▸ **Task**
Reproduce only the lines from the one containing "shaft and grip." through the one containing "# ---- Driving", exactly as written and with both ends included.
═══ Given material
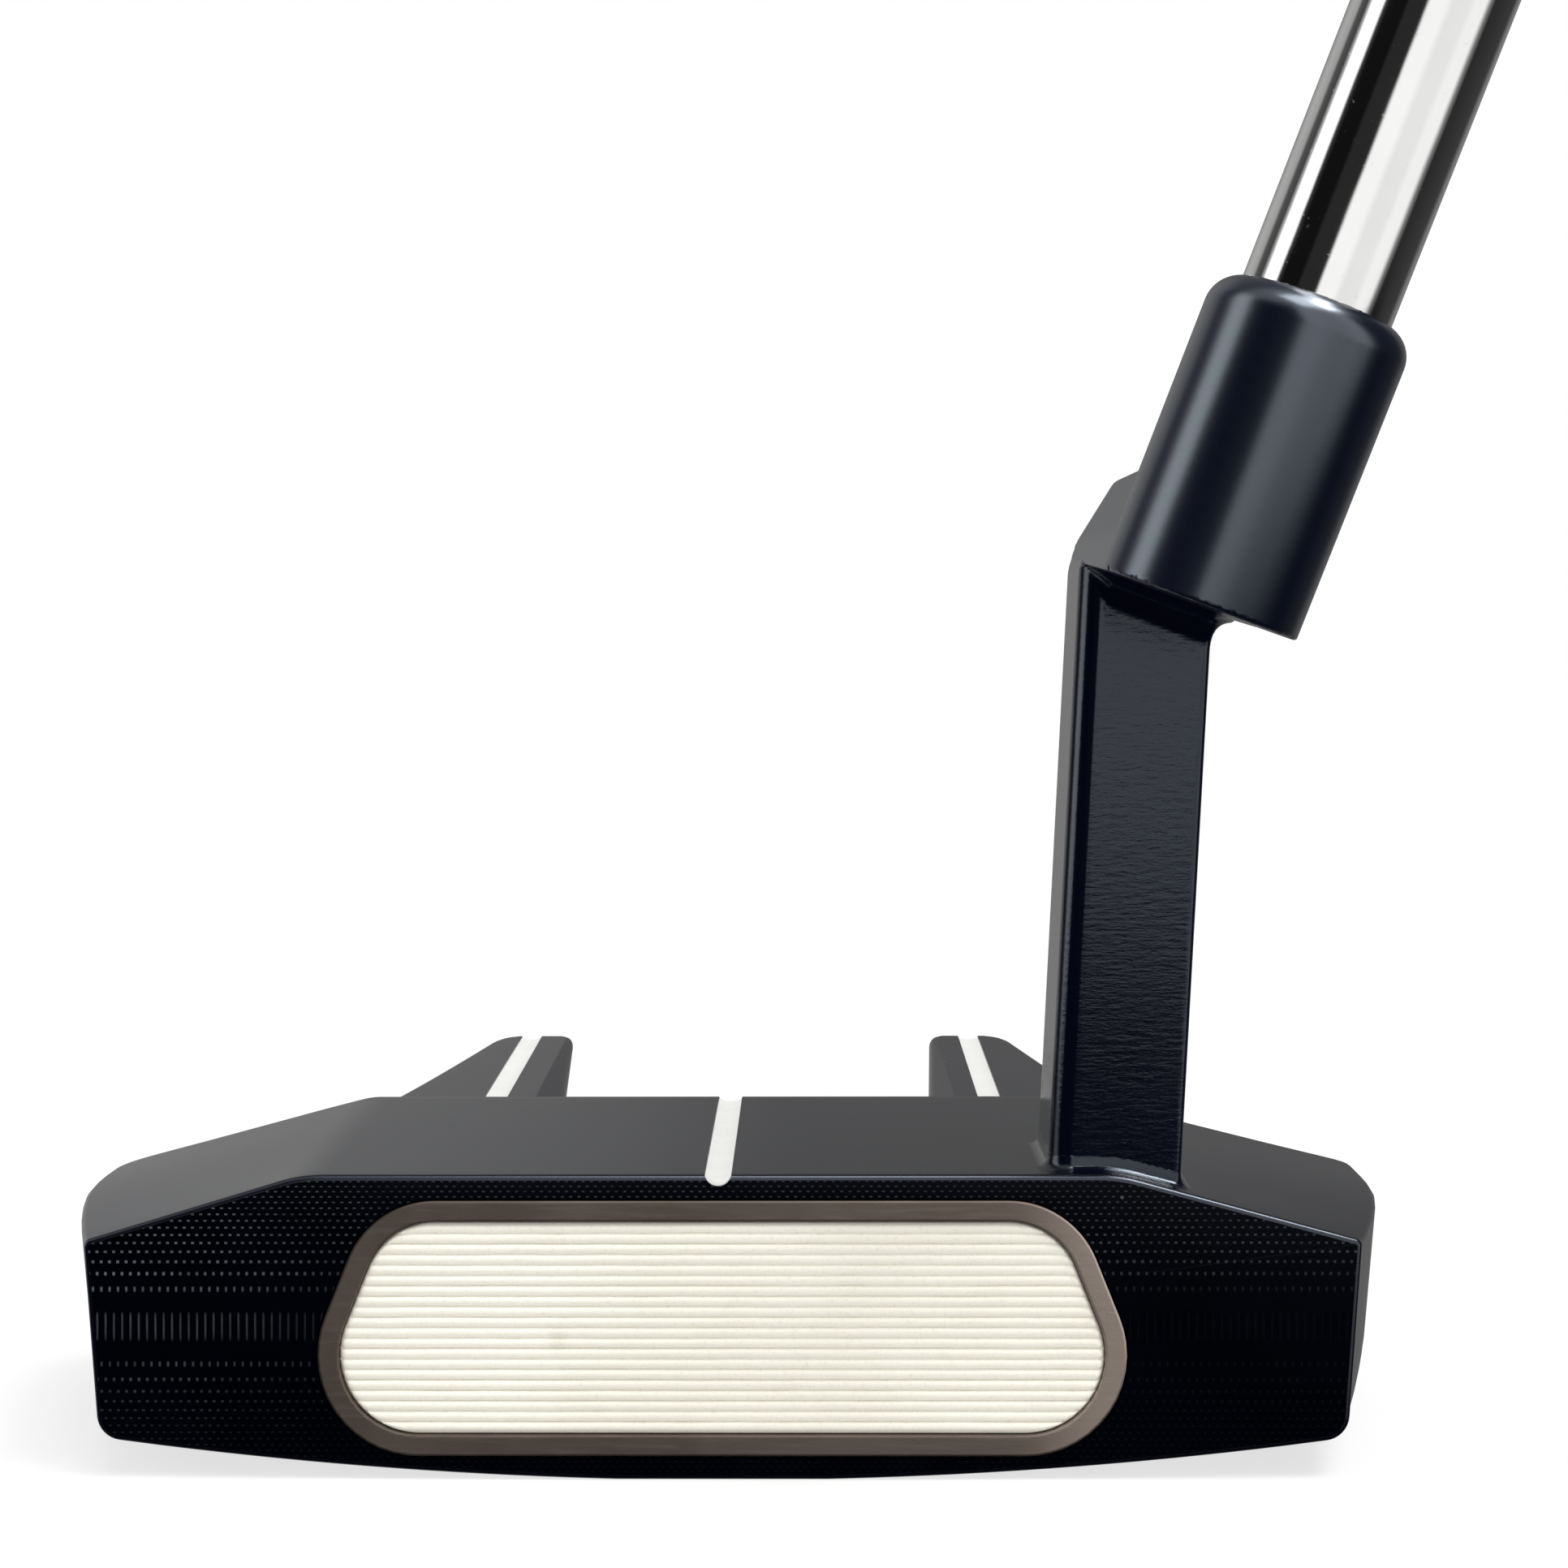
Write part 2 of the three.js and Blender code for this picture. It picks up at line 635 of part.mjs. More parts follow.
let pad = insertSolid(rimWidth + insertFit, padFront - 0.1, trayDepth - trayFloor - 0.1);
const padLow = insertBottom + rimWidth;
const padHigh = insertTop - rimWidth;
const ribCount = Math.floor((padHigh - padLow) / ribPitch);
const firstGroove = (padLow + padHigh) / 2 - ((ribCount - 1) * ribPitch) / 2;
for (let i = 0; i < ribCount; i += 1) {
  const cut = new THREE.BoxGeometry(90, ribGrooveWidth, 2);
  cut.translate(0, firstGroove + i * ribPitch, 1 - ribGrooveDepth - padFront + 0.1);
  pad = pad.subtract(placed(solidOf(cut), faceFrame));
}
addPart("insert_pad", pad, "cream_polymer");
addPart("insert_tape", insertSolid(0.6, trayDepth + 0.06, trayDepth + tapeThickness), "adhesive");

// Sight lines.
for (const [name, [x, top, from, to]] of Object.entries(lines)) {
  addPart(name, lineSolid(x, top, from, to, enamelGap), "white_enamel");
}

// Sole weights and the washers they seat on.
for (const [side, end] of [[-1, "toe"], [1, "heel"]]) {
  const socket = cylinderSolid(weightSocketAcross / 2, 2 * weightSocketDepth, 6).rotate([90, 0, 0]);
  const slug = cylinderSolid(weightRadius, weightLength).rotate([90, 0, 0]);
  const weight = slug.translate([0, 0, weightLength / 2]).subtract(socket);
  addPart(`${end}_sole_weight`, placed(weight, weightPlace(side)), "weight_steel");
  const ring = sleeveSolid([0, washerThickness], () => weightRadius - 0.2, () => 2.5, 32);
  const washer = ring.rotate([90, 0, 0]).translate([0, 0, weightLength + weightFit]);
  addPart(`${end}_weight_washer`, placed(washer, weightPlace(side)), "nylon");
}

// Neck, shaft and grip.
addPart("crank_neck", neckSolid(), "black_finish");
addPart("neck_weld_fillet", filletSolid(closedHead), "black_finish");
addPart("shaft", shaftSolid(), "chrome_steel");
addPart("shaft_tip_plug", tipPlugSolid(), "cork");
addPart("grip_tape", gripTapeSolid(), "adhesive");
addPart("grip", gripSolid(), "grip_rubber");

export default putter;
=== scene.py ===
"""A mallet putter: a black milled head with two fangs and a cream face insert, a crank neck, a chrome
shaft and a rubber grip."""

import math

import bpy
import numpy as np
from mathutils import Matrix, Vector


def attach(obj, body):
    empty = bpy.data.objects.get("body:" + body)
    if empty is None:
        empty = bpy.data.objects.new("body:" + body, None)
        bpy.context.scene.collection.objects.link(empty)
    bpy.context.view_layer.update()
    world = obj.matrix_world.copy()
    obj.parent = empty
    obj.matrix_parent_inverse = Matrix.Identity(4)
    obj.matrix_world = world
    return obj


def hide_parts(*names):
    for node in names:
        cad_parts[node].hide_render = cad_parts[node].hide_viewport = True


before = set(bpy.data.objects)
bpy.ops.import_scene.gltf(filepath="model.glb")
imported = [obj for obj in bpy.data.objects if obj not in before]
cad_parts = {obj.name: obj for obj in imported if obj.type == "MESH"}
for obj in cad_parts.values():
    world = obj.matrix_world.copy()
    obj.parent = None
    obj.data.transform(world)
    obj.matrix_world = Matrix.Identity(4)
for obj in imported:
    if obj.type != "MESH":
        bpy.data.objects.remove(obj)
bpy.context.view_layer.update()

MM = 0.001

# ---- Driving sizes, in millimetres ----------------------------------------------------

HEAD_HEIGHT = 23.3
FACE_SETBACK = 22.0
FACE_LOFT = math.radians(3)
FACE_HALF_WIDTH = 48.85
HEAD_HALF_WIDTH = 53.6
HEAD_SKEW = 0.1  # behind the face the head sits a little toward the heel
BAR_DEPTH = 33.2
REAR_CORNER_HALF_WIDTH = 46.6
WIDEST_FROM_FACE = 20.0
RIDGE_X = (32.2, 30.3)  # the level middle ends here, on the toe side and on the heel side
RIDGE_ROUND = 1.7
SHOULDER_FALL = ((0.301, 0.229), (0.27, 0.21))  # toe and heel, each at the face and farther back
SOLE_RADIUS = 350.0
SOLE_FLAT = 16.0
SIDE_DRAFT = 0.06
SOLE_CORNER = (2.0, 7.0)  # at the face and at the widest place
EDGE_ROUND = 0.4

FANG_TOP = HEAD_HEIGHT - 1.5
FANG_END = 75.7
FANG_SHIFT = (0.9, 0.65)  # toward the heel, at the root and at the tip
FANG_INNER = (19.3, 19.45)
FANG_OUTER = (33.9, 26.55)
FANG_BEVEL = (2.9, 0.9)
FANG_SOLE_RISE = 7.0

LINE_WIDTH = 2.1
LINE_DEPTH = 0.85
CENTER_LINE_X = -0.25
TOE_LINE_X = (-22.0, -22.55)  # at the root of the fang and at its tip
HEEL_LINE_X = (23.2, 23.5)
ENAMEL_BELOW = 0.08
ENAMEL_DISH = 0.26

INSERT_TOP = 21.4
INSERT_BOTTOM = 1.8
INSERT_TOP_HALF = 26.8
INSERT_SLOPE = 0.4
INSERT_TOP_RADIUS = 7.2
INSERT_BOTTOM_RADIUS = 7.75
INSERT_FIT = 0.12
RIM_WIDTH = 1.65
RIM_EDGE = 0.16
TRAY_DEPTH = 4.2
TRAY_FLOOR = 1.2
PAD_THICKNESS = 2.7
RIB_PITCH = 0.8
RIB_DEPTH = 0.26
RIB_WAVINESS = 0.05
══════
▸ **Answer to the exercise**
// Neck, shaft and grip.
addPart("crank_neck", neckSolid(), "black_finish");
addPart("neck_weld_fillet", filletSolid(closedHead), "black_finish");
addPart("shaft", shaftSolid(), "chrome_steel");
addPart("shaft_tip_plug", tipPlugSolid(), "cork");
addPart("grip_tape", gripTapeSolid(), "adhesive");
addPart("grip", gripSolid(), "grip_rubber");

export default putter;
=== scene.py ===
"""A mallet putter: a black milled head with two fangs and a cream face insert, a crank neck, a chrome
shaft and a rubber grip."""

import math

import bpy
import numpy as np
from mathutils import Matrix, Vector


def attach(obj, body):
    empty = bpy.data.objects.get("body:" + body)
    if empty is None:
        empty = bpy.data.objects.new("body:" + body, None)
        bpy.context.scene.collection.objects.link(empty)
    bpy.context.view_layer.update()
    world = obj.matrix_world.copy()
    obj.parent = empty
    obj.matrix_parent_inverse = Matrix.Identity(4)
    obj.matrix_world = world
    return obj


def hide_parts(*names):
    for node in names:
        cad_parts[node].hide_render = cad_parts[node].hide_viewport = True


before = set(bpy.data.objects)
bpy.ops.import_scene.gltf(filepath="model.glb")
imported = [obj for obj in bpy.data.objects if obj not in before]
cad_parts = {obj.name: obj for obj in imported if obj.type == "MESH"}
for obj in cad_parts.values():
    world = obj.matrix_world.copy()
    obj.parent = None
    obj.data.transform(world)
    obj.matrix_world = Matrix.Identity(4)
for obj in imported:
    if obj.type != "MESH":
        bpy.data.objects.remove(obj)
bpy.context.view_layer.update()

MM = 0.001

# ---- Driving sizes, in millimetres ----------------------------------------------------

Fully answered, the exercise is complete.